A experiência do primeiro transplante triplo que envolveu enxertos de rim, fígado e coração em um paciente do Rio de Janeiro foi contada pelo médico Eduardo Fernandes, do Hospital São Lucas. Embora fosse atleta, o paciente tinha uma insuficiência terminal. Um caso único e pioneiro no Brasil. A decisão foi tomada junto com a equipe do Sistema Nacional de Transplantes e, no dia 4 de abril deste ano, o procedimento de alta complexidade foi realizado com sucesso. Com apenas 15 dias, o paciente obteve alta e, em pouco tempo, voltou para suas atividades físicas.
Outros convidados foram Joel Andrade, do Programa de Transplante de Órgãos de Santa Catarina, que é um modelo de sucesso, por ter sido transformado em uma política de Estado e não de Governo; e Alexandre Siciliano, do Instituto Nacional de Cardiologia do Rio de Janeiro, que abordou as novas resoluções do Conselho Federal de Medicina sobre morte encefálica e as estratégias para captação de órgãos.

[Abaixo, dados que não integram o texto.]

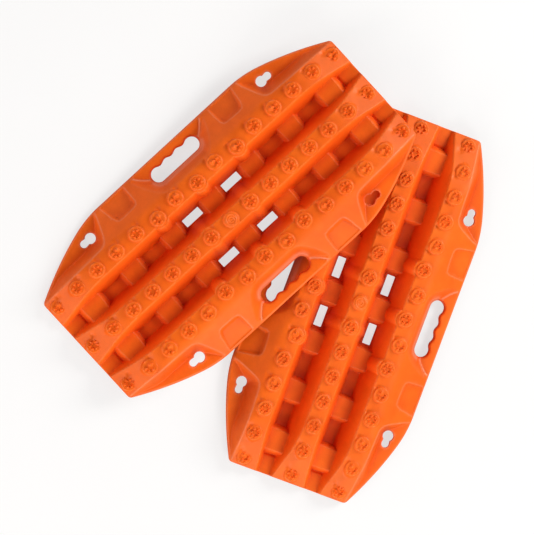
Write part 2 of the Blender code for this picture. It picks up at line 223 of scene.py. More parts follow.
# recesses in the side decks: (x, y) corners in |x|, |y|
KEY_RECESS = [
    (156.8, 156.0), (159.5, 147), (163, 138.5), (167, 129.5), (171.5, 119.5), (175.5, 113.2),
    (180, 109.4), (186, 107.4), (200, 106.4), (215, 105.9), (250, 104.7), (290, 103.2),
    (335, 101.4), (335, 180.0), (156.8, 180.0)]
ARCH = [
    (80.5, 156.0), (76.5, 146), (72.5, 136.5), (67.5, 127), (61.5, 118), (55, 110.4),
    (49.5, 105.6), (44, 103), (37, 102), (0, 102)]
ARCH = ARCH + [(-x, y) for x, y in reversed(ARCH[:-1])] + [(-80.5, 180.0), (80.5, 180.0)]
GRIP_FLOOR = [(50.5, 133.0), (57.5, 138.5), (64.5, 144.8), (70.5, 151.5), (73.5, 156.5), (76, 162)]
GRIP_FLOOR = GRIP_FLOOR + [(-x, y) for x, y in reversed(GRIP_FLOOR)]
POCKET = [
    (93.5, 157.0), (93.8, 140), (94.6, 127.5), (97.5, 122.6), (103, 121), (128, 120.2),
    (134.5, 121), (138.0, 124.5), (140.5, 132), (144.5, 157.0)]


def stud_places():
    """(x, y, number from the middle, row) of every stud."""
    for row in (1, 0, -1):
        for i in range(-7, 8):
            y = 81.0 if abs(i) in (0, 2) else 84.5 if abs(i) == 7 else 86.9
            yield i * STUD_PITCH, row * y, i, row


STUDS = list(stud_places())


# ---------------------------------------------------------------- the upper skin
def stud_top(x, i):
    """Level of a stud's flat top; the last ones sink into the ramp."""
    rise = 1.8 if abs(i) == 7 else 3.7 if abs(i) == 6 else 4.0
    return FLOOR_Z + RISE * float(ramp(x)) + rise


def block_spread(y):
    """Extra half length of the cross blocks, which widen towards +y in each valley."""
    return 1.6 * (np.where(y > 0, y, y + 2 * VALLEY_Y) - VALLEY_Y) / VALLEY_Y


def valley(x, y):
    """Valley floor with its cross blocks and a low step near each end."""
    abs_x = np.abs(x)
    z = FLOOR_Z + 2.4 * smooth((abs_x - 283.0) / 5.0)
    for middle, half, top in BLOCKS:
        inside = half + block_spread(y) - np.abs(abs_x - middle)
        block = soft_min(np.full(abs_x.shape, top), FLOOR_Z + BLOCK_SLOPE * inside, 6.5)
        z = soft_max(z, block, 2.0)
    return z


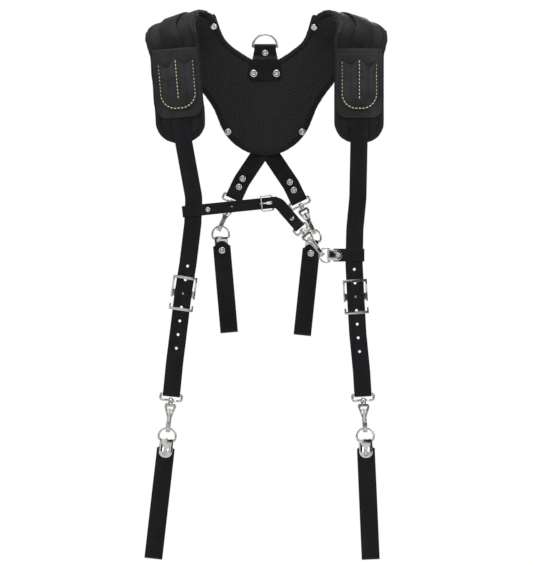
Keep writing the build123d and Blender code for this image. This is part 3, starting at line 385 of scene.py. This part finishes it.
# %% Finish the CAD pieces
SAME_POINT = 0.01 * MM
CRISP_ANGLE, BEVEL_ANGLE = 35, 38
CAST_SMOOTHING = 12
CAST_SIZE = 0.6 * MM
CORNER_SETS = ("front_left", "front_right", "back_left", "back_right")


def finish(node, material, edge=0.0, cast=0.0):
    """Give a CAD piece its material, and rounded edges or a cast surface."""
    piece = nodes[node]
    piece.data.materials.clear()
    piece.data.materials.append(material)
    weld = piece.modifiers.new("joined_faces", "WELD")
    weld.merge_threshold = SAME_POINT
    if cast:
        remesh = piece.modifiers.new("casting", "REMESH")
        remesh.mode = "VOXEL"
        remesh.voxel_size = cast
        smooth = piece.modifiers.new("soft_edges", "SMOOTH")
        smooth.factor, smooth.iterations = 0.5, CAST_SMOOTHING
    if edge:
        bevel = piece.modifiers.new("rounded_edges", "BEVEL")
        bevel.width, bevel.segments = edge, 2
        bevel.limit_method, bevel.angle_limit = "ANGLE", radians(BEVEL_ANGLE)
        bevel.harden_normals = True
    for face in piece.data.polygons:
        face.use_smooth = True
    if not cast and not edge:
        piece.data.set_sharp_from_angle(angle=radians(CRISP_ANGLE))


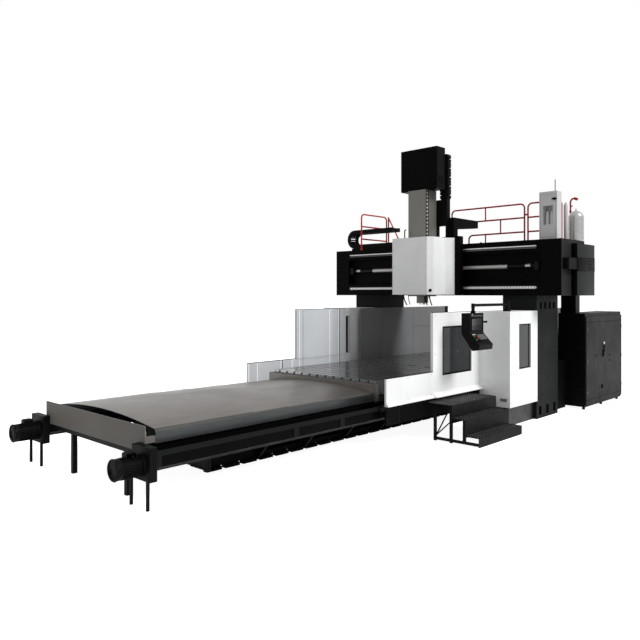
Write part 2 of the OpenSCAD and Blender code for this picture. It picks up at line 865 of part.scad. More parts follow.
module window_glass() color("lightsteelblue", 0.5) {
  mirror([0, 1, 0])
    block(
      [guard_win_x0, guard_y - guard_t / 2 - glass_t / 2, guard_win_z0],
      [guard_win_x1, guard_y - guard_t / 2 + glass_t / 2, guard_win_z1]
    );
  both_sides()
    block(
      [housing_win_x0, housing_y1 - housing_recess, housing_win_z0],
      [housing_win_x1, housing_y1 - housing_recess + glass_t, housing_win_z1]
    );
  block([slit_x0, guard_y - glass_t, slit_z0], [slit_x1, guard_y, slit_z1]);
}

anchor_count = 3;
top_pocket_count = 4;
top_pocket_z0 = beam_z0 - 254;
top_pocket_z1 = beam_z0 - 126;

module column() {
  mid_x = column_x0 + column_d / 2;
  anchor_pitch = column_d / anchor_count;
  top_pitch = (column_d - 160) / top_pocket_count;
  difference() {
    block([column_x0, column_y0, 0], [column_x1, column_y1, beam_z0]);
    for (i = [0 : anchor_count - 1]) {
      x = column_x0 + (i + 0.5) * anchor_pitch;
      block(
        [x - anchor_w / 2, column_y1 - anchor_d, 60],
        [x + anchor_w / 2, column_y1 + cut, 60 + anchor_h]
      );
      translate([x, column_y1 - anchor_d / 2, -cut]) cylinder(r = anchor_r, h = 60 + 2 * cut);
    }
    for (i = [0 : top_pocket_count - 1]) {
      x = column_x0 + 80 + (i + 0.5) * top_pitch;
      block([x - 42, column_y1 - 110, top_pocket_z0], [x + 42, column_y1 + cut, top_pocket_z1]);
    }
  }
}

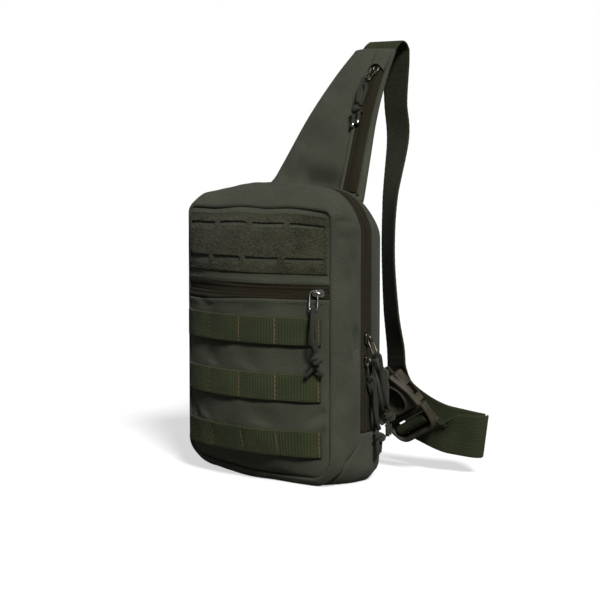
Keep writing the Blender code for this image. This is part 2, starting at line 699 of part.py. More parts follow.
def buckle_plug():
    """The male half: an open frame with the ladder bar, a guide tongue and two springy arms."""
    start, end = MALE_A
    slide = pivot_at("buckle_male_axis", buckle_point(start))
    length, middle = end - start, (start + end) / 2
    male = buckle_block("buckle_male", (length, BUCKLE_WIDTH - 0.001, MALE_THICK), middle,
                        bevel=0.0016, stuff="buckle_plastic", pivot=slide)
    bay = (length - 0.0080, STRAP_WIDTH + 0.002, 0.02)
    combine(male, buckle_block("male_bay", bay, middle + (0.0080 / 2 - MALE_END_BAR), collection=cutters))
    bar_ends = [buckle_point(BAR_A, side * (STRAP_WIDTH / 2 + 0.0025)) for side in (-1, 1)]
    combine(male, rod("ladder_bar", bar_ends[0], bar_ends[1], BAR_RADIUS), "UNION")
    combine(male, buckle_block("male_guide", GUIDE_SIZE, start - 0.0085, collection=cutters), "UNION")
    for side, name in ((-1, "left"), (1, "right")):
        arm_axis = pivot_at(f"buckle_arm_{name}_axis", buckle_point(start - 0.0008, side * 0.0170), slide)
        beam = buckle_block(f"buckle_arm_{name}", ARM_SIZE, start - 0.0068, side * 0.0165,
                            bevel=0.0006, stuff="buckle_plastic", pivot=arm_axis)
        button = buckle_block(f"arm_button_{name}", BUTTON_SIZE, WINDOW_A, side * 0.0190, bevel=0.0010,
                              collection=cutters)
        combine(beam, button, "UNION")
    return slide


def rod(name, start, end, radius):
    """A closed round bar between two points, used to build up other pieces."""
    made = bmesh.new()
    bmesh.ops.create_cone(made, cap_ends=True, segments=12, radius1=radius, radius2=radius,
                          depth=(end - start).length)
    mesh = bpy.data.meshes.new(name)
    made.to_mesh(mesh)
    made.free()
    turn = (end - start).to_track_quat("Z", "Y").to_matrix().to_4x4()
    mesh.transform(Matrix.Translation((start + end) / 2) @ turn)
    return add(name, mesh, None, collection=cutters)


def adjuster_run(slide):
    """The strap's free run: from the fold to the ladder bar, round it, and back as the tail."""
    wrap = BAR_RADIUS + GAP + WEBBING / 2 + 0.0002
    bar = buckle_point(BAR_A)
    bar_across = BUCKLE_N.cross(BUCKLE_A)
    end_centre, end_across = [Vector(v) for v in STRAP_ROUTE[-1]]
    fold_across = end_across.normalized()
    keys = [
        (end_centre + Vector((0.0035, -0.0010, -0.0004)), fold_across),
        (end_centre + Vector((0.0050, -0.0055, -0.0006)), fold_across),
        (end_centre + Vector((-0.0010, -0.0105, -0.0004)), fold_across),
        (end_centre + Vector((-0.0140, -0.0150, 0.0005)), Vector((0.22, -0.03, 0.97))),
        (bar + BUCKLE_A * 0.0290 - BUCKLE_N * 0.0035 + bar_across * 0.0120,
         bar_across * 0.5 + Vector((0, 0, 0.7))),
        (bar + BUCKLE_A * 0.0200 + BUCKLE_N * 0.0040 + bar_across * 0.0030, bar_across),
    ]
    over_end_bar = [(0.0135, 0.0060), (0.0092, 0.0057), (0.0068, 0.0053), (0.0040, 0.0044)]
    keys += [(bar + BUCKLE_A * a + BUCKLE_N * n, bar_across) for a, n in over_end_bar]
    for k in range(7):
        angle = pi / 2 + pi * k / 6
        keys.append((bar + BUCKLE_A * cos(angle) * wrap + BUCKLE_N * sin(angle) * wrap, bar_across))
    keys += [(bar + BUCKLE_A * a - BUCKLE_N * n, bar_across) for a, n in reversed(over_end_bar)]
    keys.append((bar + BUCKLE_A * 0.0200 - BUCKLE_N * 0.0060, bar_across))
    centres, across = zip(*smooth_pairs(keys, 0.0022))
    ribbon("strap_adjuster_run", centres, across, STRAP_WIDTH, WEBBING, "webbing", slide)


def buckle_wing():
    """The fabric wing at the rear seam, and the webbing that holds the buckle to it."""
    inner, outer = WING_X
    low, high = WING_Z
    near, far = BACK_Y + 0.0008, BACK_Y + 0.0032
    taper = 0.007
    rings = []
    for x, cut in ((inner, 0.0), (outer, taper)):
        rings.append([Vector((x, near, low + cut)), Vector((x, near, high - cut)),
                      Vector((x, far, high - cut)), Vector((x, far, low + cut))])
    loft("buckle_wing", rings, "pack_cloth")
    eye = buckle_point(FEMALE_A[0] - GAP)
    across = BUCKLE_N.cross(BUCKLE_A)
    centres = [eye - BUCKLE_A * (BUCKLE_TAB * k / 3) for k in range(4)]
    ribbon("buckle_webbing", centres, [across] * 4, STRAP_WIDTH - 0.0010, WEBBING, "webbing")


# ---- zip sliders, ring pulls and cords ----------------------------------------------------
def slider(name, place, travel, out, stuff, pivot):
    """A zip slider on the coil: the outer plate with the crown that holds its ring."""
    facing = frame_of(travel, out)
    out = facing.col[2]
    foot = GAP + SLIDER_PLATE[2]
    plate = block(name, SLIDER_PLATE, place + out * (GAP + SLIDER_PLATE[2] / 2), facing, 0.0007, stuff, pivot)
    crown = block(name + "_crown", SLIDER_CROWN, place + out * (foot + 0.0020), facing, collection=cutters)
    combine(plate, crown, "UNION")
    eye_at = place + out * (foot + SLIDER_EYE)
    combine(plate, block(name + "_eye", SLIDER_EYE_SIZE, eye_at, facing, collection=cutters))
    return eye_at


def ring_points(top, down, side):
    """The wire's centre line: two straight sides and two round ends."""
    r = RING_WIDTH / 2 - RING_WIRE
    length = RING_LENGTH - 2 * RING_WIRE
    points = []
    for centre, start in ((top + down * r, pi / 2), (top + down * (length - r), -pi / 2)):
        for k in range(7):
            angle = start - pi / 2 + pi * k / 6
            points.append(centre + side * (r * cos(angle)) - down * (r * sin(angle)))
    return points


def knot(name, centre, tails, pivot):
    """An overhand knot's lump, with the cord's tails coming out of it."""
    made = bmesh.new()
    bmesh.ops.create_uvsphere(made, u_segments=12, v_segments=8, radius=KNOT_RADIUS)
    mesh = bpy.data.meshes.new(name)
    made.to_mesh(mesh)
    made.free()
    stretch = Matrix.Diagonal((1.0, 0.92, KNOT_STRETCH, 1.0))
    mesh.transform(Matrix.Translation(centre) @ stretch)
    obj = add(name, mesh, "cord", pivot)
    for k, end in enumerate(tails):
        stub = rod(f"{name}_tail_{k}", centre.lerp(end, 0.1), end, CORD_RADIUS)
        combine(obj, stub, "UNION")
    return obj


def pull(name, eye, down, side, hinge_at, route, knot_at, tails, stuff, parent):
    """A ring on a slider's crown with its cord: the ring, the cord's loop and the knot."""
    pivot = pivot_at(name + "_axis", hinge_at, parent)
    tube(name + "_ring", ring_points(eye, down, side), RING_WIRE, stuff, pivot, closed=True)
    tube(name + "_cord", smooth(route, CORD_STEP), CORD_RADIUS, "cord", pivot)
    knot(name + "_knot", knot_at, tails, pivot)
    return pivot


def cord_loop(low_wire, hang, through, knot_at, lean, spread):
    """The cord's route: from the knot up one leg, through the ring and down the other leg."""
    turn = RING_WIRE + CORD_RADIUS + 0.0011
    down = (knot_at - low_wire).normalized()
    out = (through - through.dot(down) * down).normalized()
    side = down.cross(out)
    reach = (knot_at - low_wire).length - KNOT_RADIUS * KNOT_STRETCH - KNOT_GAP
    legs = []
    for s in (1, -1):
        wide, apart = out * s * turn, side * s * spread
        leg = [low_wire + through * s * turn + hang * 0.0016,
               low_wire + wide * 1.05 + apart * 0.45 + lean * 0.7 + down * reach * 0.22,
               low_wire + wide * 0.85 + apart + lean + down * reach * 0.52,
               low_wire + wide * 0.75 + apart * 0.85 + lean + down * reach * 0.78,
               low_wire + out * s * CORD_RADIUS * 1.15 + apart * 0.15 + down * reach]
        legs.append(leg)
    top = [low_wire + through * turn * cos(a * pi) - hang * turn * sin(a * pi)
           for a in (0.1, 0.3, 0.5, 0.7, 0.9)]
    return list(reversed(legs[0])) + top + legs[1]


def main_pulls():
    """Both main sliders are parked above the zip's right-hand end."""
    surface = section(ZIP_Y[1])[0]
    for name, z, tilt, knot_at, tails, spread in MAIN_PULLS:
        place = Vector((surface, ZIP_Y[1], z))
        axis = pivot_at(f"main_slider_{name}_axis", place)
        eye = slider(f"main_slider_{name}", place, (0, 0, 1), (1, 0, 0), "dark_metal", axis)
        down = Vector((sin(tilt), 0, -cos(tilt)))
        low_wire = eye + down * (RING_LENGTH - 2 * RING_WIRE)
        through = Vector((cos(tilt), 0, sin(tilt)))
        route = cord_loop(low_wire, down, through, Vector(knot_at), Vector((0, 0, 0)), spread)
        pull(f"main_pull_{name}", eye, down, Vector((0, 1, 0)), eye, route, Vector(knot_at),
             [Vector(t) for t in tails], "dark_metal", axis)


def front_pull():
    """The pocket's slider is parked at the right; its ring hangs by one side from the crown."""
    x, z = FRONT_SLIDER_X, POCKET_ZIP_Z[1]
    normal = front_normal(x, z)
    tangent = Vector((1, -normal.x / normal.y, 0)).normalized()
    arc_centre = Vector((0, front_arc_centre(), z))
    place = Vector((x, front_y(x, z), z)) - normal * 0.0004
    axis = pivot_at("front_slider_axis", arc_centre, front_hinge)
    eye = slider("front_slider", place, tangent, normal, "silver_metal", axis)
    tilt = FRONT_PULL_TILT
    down = Vector((0, 0, -1)) * cos(tilt) + normal * sin(tilt)
    down.normalize()
    r = RING_WIDTH / 2 - RING_WIRE
    above = 0.0025
    top = eye - down * above - tangent * sqrt(r ** 2 - (r - above) ** 2)
    low_wire = top + down * (RING_LENGTH - 2 * RING_WIRE)
    beside, kz, knot_lift = FRONT_KNOT
    kx = x + beside
    knot_at = Vector((kx, front_y(kx, kz), kz)) + front_normal(kx, kz) * knot_lift
    tails = []
    for dx, dz in FRONT_TAILS:
        end = Vector((kx + dx, front_y(kx + dx, kz + dz), kz + dz))
        tails.append(end + front_normal(kx + dx, kz + dz) * FRONT_TAIL_LIFT)
    through = normal * cos(tilt) + Vector((0, 0, 1)) * sin(tilt)
    route = cord_loop(low_wire, down, through, knot_at, normal * 0.0056, 0.0030)
    pull("front_pull", top, down, tangent, eye, route, knot_at, tails, "silver_metal", axis)


def front_arc_centre():
    """Depth of the centre of the circle that the front panel nearly follows across."""
    half = section(SEAM_Y)[0]
    radius = (half ** 2 + FRONT_BULGE ** 2) / (2 * FRONT_BULGE)
    return SEAM_Y - FRONT_BULGE + radius


def wedge_pull():
    """The wedge's slider is parked at the top of its zip, under the little fabric garage."""
    t = WEDGE_SLIDER_T
    u = wedge_zip_u(t)
    _, tangent, normal = wedge_at(t)
    place = wedge_surface(t, u, WEDGE_COIL_LIFT)
    axis = pivot_at("wedge_slider_axis", place)
    eye = slider("wedge_slider", place, tangent, normal, "dark_metal", axis)
    tilt = WEDGE_PULL_TILT
    down = (-tangent * cos(tilt) + normal * sin(tilt)).normalized()
    low_wire = eye + down * (RING_LENGTH - 2 * RING_WIRE)
    knot_at = wedge_surface(*WEDGE_KNOT)
    through = (normal * cos(tilt) + tangent * sin(tilt)).normalized()
    route = cord_loop(low_wire, down, through, knot_at, Vector((0, 0, 0)), 0.0022)
    tails = [wedge_surface(*tail) for tail in WEDGE_TAILS]
    pull("wedge_pull", eye, down, Vector((1, 0, 0)), eye, route, knot_at, tails, "dark_metal", axis)


back_shell()
main_zip()
front_shell()
loop_panel()
molle_rows()
shoulder_wedge()
strap()
buckle_socket()
male_axis = buckle_plug()
adjuster_run(male_axis)
buckle_wing()
main_pulls()
front_pull()
wedge_pull()
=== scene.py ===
"""Looks of the sling bag: cloth, webbing, zips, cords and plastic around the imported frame.

Metres, +Z up, front face towards -Y, in the frame's own axes.
"""
import bpy
import bmesh
import json
from math import cos, exp, floor, pi, radians, sin, sqrt
from mathutils import Matrix, Vector, noise


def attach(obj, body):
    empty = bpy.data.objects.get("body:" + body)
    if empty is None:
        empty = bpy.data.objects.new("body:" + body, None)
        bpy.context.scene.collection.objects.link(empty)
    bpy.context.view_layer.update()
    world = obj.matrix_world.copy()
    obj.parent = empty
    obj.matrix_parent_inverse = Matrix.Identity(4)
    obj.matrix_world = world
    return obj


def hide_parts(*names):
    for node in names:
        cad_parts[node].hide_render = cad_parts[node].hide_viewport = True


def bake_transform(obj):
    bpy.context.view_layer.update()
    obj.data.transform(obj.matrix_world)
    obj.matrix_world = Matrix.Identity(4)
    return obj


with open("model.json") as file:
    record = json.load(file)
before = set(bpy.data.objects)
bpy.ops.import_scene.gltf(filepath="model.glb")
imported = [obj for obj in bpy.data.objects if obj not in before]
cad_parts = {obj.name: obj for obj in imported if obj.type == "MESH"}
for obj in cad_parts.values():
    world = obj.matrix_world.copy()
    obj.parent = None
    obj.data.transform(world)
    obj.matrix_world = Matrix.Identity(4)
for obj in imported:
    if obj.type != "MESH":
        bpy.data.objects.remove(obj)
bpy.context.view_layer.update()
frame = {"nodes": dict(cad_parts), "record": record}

# ---- dimensions, as the design has them ----------------------------------------------------
GAP = 0.0003
BAG_MIDDLE = (0, 0, 0.13)
SECTIONS = [                 # y, half width, base, top, top and bottom corner radii
    (-0.034, 0.0825, 0.0055, 0.2500, 0.008, 0.024),
    (-0.023, 0.0860, 0.0000, 0.2590, 0.020, 0.026),
    (0.000, 0.0885, 0.0000, 0.2655, 0.034, 0.018),
    (0.020, 0.0885, 0.0000, 0.2640, 0.036, 0.014),
    (0.036, 0.0845, 0.0030, 0.2520, 0.032, 0.014),
]
SEAM_Y, BACK_Y = SECTIONS[0][0], SECTIONS[-1][0]
FRONT_BULGE = 0.024
ZIP_END_Z = 0.046
ZIP_Y = (0.0010, 0.0100, 0.0195)           # front edge, coil line and rear edge of the main zip
ROUND_TOP = [1 - 2 * k / 230 for k in range(231)]
POCKET_ZIP_Z = (0.1680, 0.1745, 0.1820)    # lower edge, coil line, upper edge
LOOP_PANEL_Z = (0.1905, 0.2435)
LOOP_HALF_WIDTH = 0.0785
SLOT_ROWS_Z = (0.2030, 0.2330)
SLOTS_PER_ROW = 4
SLOT_HALF_HEIGHT = 0.0019
SLOT_BRIDGE = 0.0060
MOLLE_WIDTH, MOLLE_PITCH = 0.025, 0.050
MOLLE_FIRST_Z = 0.028
MOLLE_X = (-0.0785, 0.0745)
MOLLE_CELLS = 4
MOLLE_RISE = 0.0012
WEBBING_THICK = 0.0018
TAPE_THICK = 0.0006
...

Transplantes multiviscerais – A evolução do transplante multivisceral, que envolve o transplante em bloco do estômago, complexo pancreaduodenal, intestino delgado, fígado com ou sem cólon e baço, nas últimas décadas, foi o assunto do cirurgião Rodrigo Vianna, do Jackson Memorial Hospital, da Universidade de Miami. Vianna comentou que o transplante intestinal e multivisceral é um tema difícil e ainda se apresenta, muitas vezes, como uma das grandes barreiras dentro dos transplantes de órgão sólidos.
O médico narrou a evolução desse tipo de transplante e a própria história do transplante intestinal e multivisceral que, conforme explica, nas últimas décadas passou por quatro eras que começaram com o nascimento do transplante, em 1950, e se estendem até aos dias atuais.
Para o cirurgião, a primeira era foi o surgimento da técnica – realizada apenas em animais -; a descoberta de novos medicamentos; o estudo de como se comportariam os órgãos; até o primeiro transplante em humanos, que aconteceu de forma bastante rudimentar e com sobrevida curta do paciente.
Na segunda era, protocolos de conduta definiram a técnica cirúrgica e surgiram os primeiros centros especializados em transplante multivisceral no mundo. Na terceira fase, o procedimento passou de experimental para ser uma opção terapêutica de pacientes com falência intestinal com uma sobrevida de 65%. E a quarta etapa, dos dias atuais, aconteceu com o credenciamento do programa de transplante multivisceral no MED-Care dos EUA, que corresponde ao SUS, e a associação, cada vez maior, entre a oncologia e o transplante. Com isso, há uma ampliação das indicações, mais acesso, diminuição das taxas de rejeições, e as taxas de sobrevida chegam a 80%.
A sessão contou com a abertura do presidente da ANM, professor Rubens Belfort Jr., e a coordenação dos acadêmicos José de Jesus Camargo, presidente da Secção de Cirurgia, e Rossano Fiorelli, Secretário da Secção de Cirurgia.